One of my readers took issue with the fact that I used the words “lefty teachers” in a disparaging manner, and asked me to justify it.
It so happened that I saw an article by the Times centre-right journalist Melanie Phillips recently who writes as follows (and I paraphrase):
A report last year by the Adam Smith Institute claimed that eight out of 10 university lecturers are left wing. In 2015, the Times Higher Education poll of voting behaviour amongst university teachers found that 46 per cent voted Labour and 11 per cent Conservative. On positions such as Israel, Brexit or global warming, right-wing folk keep their views to themselves if they want to hang on to their jobs.

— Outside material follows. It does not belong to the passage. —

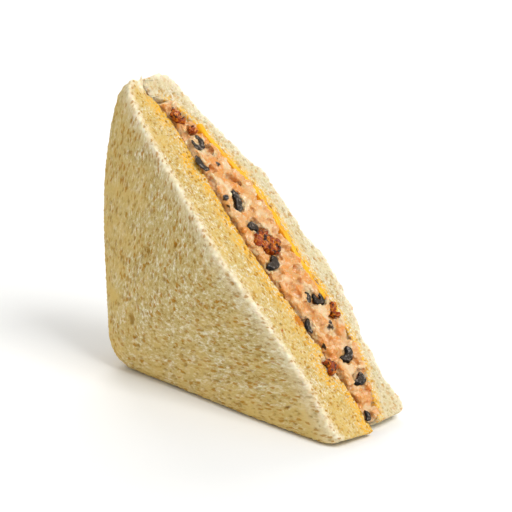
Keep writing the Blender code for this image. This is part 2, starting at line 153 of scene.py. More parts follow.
def add_node(
    tree: bpy.types.NodeTree,
    kind: str,
    settings: dict[str | int, Any] | None = None,
    links: dict[str | int, bpy.types.NodeSocket] | None = None,
) -> bpy.types.Node:
    """Adds a shader node.

    Args:
        tree: the material's node tree.
        kind: the node's type name.
        settings: values of its properties and of its inputs; "stops" fills a colour ramp.
        links: for each input, the socket that feeds it.

    Returns:
        The new node.
    """
    node = tree.nodes.new(kind)
    for key, value in (settings or {}).items():
        if key == "stops":
            ramp = node.color_ramp.elements
            while len(ramp) < len(value):
                ramp.new(0.5)
            for stop, (place, colour) in zip(ramp, value):
                stop.position, stop.color = place, colour
        elif isinstance(key, str) and hasattr(node, key):
            setattr(node, key, value)
        else:
            node.inputs[key].default_value = value
    for key, socket in (links or {}).items():
        tree.links.new(socket, node.inputs[key])
    return node


def new_material(name: str, **settings: Any) -> tuple[bpy.types.Material, bpy.types.ShaderNode]:
    """Starts a material.

    Args:
        name: what the real material is.
        settings: values of the Principled shader's inputs, with _ for a space.

    Returns:
        The material and its Principled shader.
    """
    material = bpy.data.materials.new(name)
    material.use_nodes = True
    shader = material.node_tree.nodes["Principled BSDF"]
    for key, value in settings.items():
        shader.inputs[key.replace("_", " ")].default_value = value
    return material, shader


def paint(
    tree: bpy.types.NodeTree,
    ground: bpy.types.NodeSocket,
    coats: list[tuple[bpy.types.NodeSocket, str]],
) -> bpy.types.NodeSocket:
    """Lays coats of colour over a ground colour.

    Args:
        tree: the material's node tree.
        ground: the colour below.
        coats: for each coat, how thick it is everywhere and its hex colour.

    Returns:
        The colour on top.
    """
    for amount, colour in coats:
        coat = add_node(
            tree,
            "ShaderNodeMix",
            {"data_type": "RGBA", 7: linear(colour)},
            {0: amount, 6: ground},
        )
        ground = coat.outputs[2]
    return ground


def merged_copy(node: bpy.types.Object) -> bmesh.types.BMesh:
    """Gives a copy of a solid's mesh with its loose triangles joined.

    Args:
        node: the solid.

    Returns:
        The copy.
    """
    bm = bmesh.new()
    bm.from_mesh(node.data)
    bmesh.ops.remove_doubles(bm, verts=bm.verts, dist=1e-6)
    return bm


def evaluated(bm: bmesh.types.BMesh, kind: str, **settings: Any) -> bmesh.types.BMesh:
    """Runs one modifier on a bmesh.

    Args:
        bm: the mesh, which is used up.
        kind: the modifier's type.
        settings: its properties.

    Returns:
        The modified mesh.
    """
    mesh = bpy.data.meshes.new("work")
    bm.to_mesh(mesh)
    bm.free()
    obj = bpy.data.objects.new("work", mesh)
    obj.vertex_groups.new(name="hidden")
    bpy.context.scene.collection.objects.link(obj)
    modifier = obj.modifiers.new("Work", kind)
    for key, value in settings.items():
        setattr(modifier, key, value)
    graph = bpy.context.evaluated_depsgraph_get()
    result = bmesh.new()
    result.from_mesh(obj.evaluated_get(graph).data)
    bpy.data.objects.remove(obj)
    bpy.data.meshes.remove(mesh)
    return result


def voxel_skin(bm: bmesh.types.BMesh, size: float) -> bmesh.types.BMesh:
    """Gives the closed mesh an even skin of square faces of this size."""
    return evaluated(bm, "REMESH", mode="VOXEL", voxel_size=size, adaptivity=0.0)


def relax(
    bm: bmesh.types.BMesh,
    verts: bmesh.types.BMVertSeq | list[bmesh.types.BMVert],
    passes: int,
    factor: float = 0.5,
) -> None:
    """Rounds what is sharp: each pass draws the points towards their neighbours.

    Args:
        bm: the mesh.
        verts: the points that move.
        passes: how often they move.
        factor: how far they move in a pass, as a share of the way.
    """
    for _ in range(passes):
        bmesh.ops.smooth_vert(
            bm, verts=verts, factor=factor, use_axis_x=True, use_axis_y=True, use_axis_z=True
        )


def thin_out(
    bm: bmesh.types.BMesh, is_hidden: Callable[[bmesh.types.BMVert], bool]
) -> bmesh.types.BMesh:
    """Leaves only a few faces where nothing shows, between the layers.

    Args:
        bm: the mesh, which is used up.
        is_hidden: whether a point is hidden.

    Returns:
        The thinned mesh.
    """
    bm.normal_update()
    weights = bm.verts.layers.deform.verify()
    hidden = 0
    for vert in bm.verts:
        if is_hidden(vert):
            vert[weights][0] = 1.0
            hidden += 1
    ratio = 1 - HIDDEN_LEFT_OUT * hidden / max(len(bm.verts), 1)
    return evaluated(bm, "DECIMATE", ratio=ratio, vertex_group="hidden")


def between_layers(vert: bmesh.types.BMVert, inward: float = 0.0) -> bool:
    """Tells whether a point lies on a face between two layers, away from the edges that show.

    Args:
        vert: the point.
        inward: the way along Y to the filling, or 0 in the filling, where both faces are hidden.

    Returns:
        Whether the point is hidden.
    """
    facing = vert.normal.y * inward if inward else abs(vert.normal.y)
    return min(in_slice(vert.co)) > HIDDEN_MARGIN and facing > HIDDEN_FACING


def finish_piece(
    bm: bmesh.types.BMesh,
    name: str,
    material: bpy.types.Material,
    nodes: list[str],
) -> bpy.types.Object:
    """Makes the object of a finished mesh, in place of its solids.

    Args:
        bm: the finished mesh, which is used up.
        name: the piece's name.
        material: its finish.
        nodes: the solids that it stands for.

    Returns:
        The piece.
    """
    mesh = bpy.data.meshes.new(name)
    bm.to_mesh(mesh)
    bm.free()
    mesh.materials.append(material)
    mesh.shade_smooth()
    piece = bpy.data.objects.new(name, mesh)
    bpy.context.scene.collection.objects.link(piece)
    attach(piece, "root")
    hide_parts(*nodes)
    LOG.info("%s: %d faces", name, len(mesh.polygons))
    return piece


# Finishes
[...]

Phillips points out that those holding centre-right views tend not to be invited on to broadcasting media – unless there is an imperative need to display a fig leaf of political balance. For more than 15 years, she was on a blacklist and no major UK publishing house has published any of her books.
She continues: Views that challenge the left are seen as secular heresies to be silenced. Argument is replaced by smears, name-calling and character assassination designed to stifle dissent. As with all heresies, however, the fundamental motivation for silencing them is fear — fear of even hearing contrary arguments.
This is because at some level such “progressives” fear that their arguments are built on sand and they might be persuaded that the contrary view is correct. Since to such people anything contrary to leftism is not just wrong but evil, they are terrified that this would destroy their entire moral and political personality.
So that’s why I cite lefty teachers as being a curse!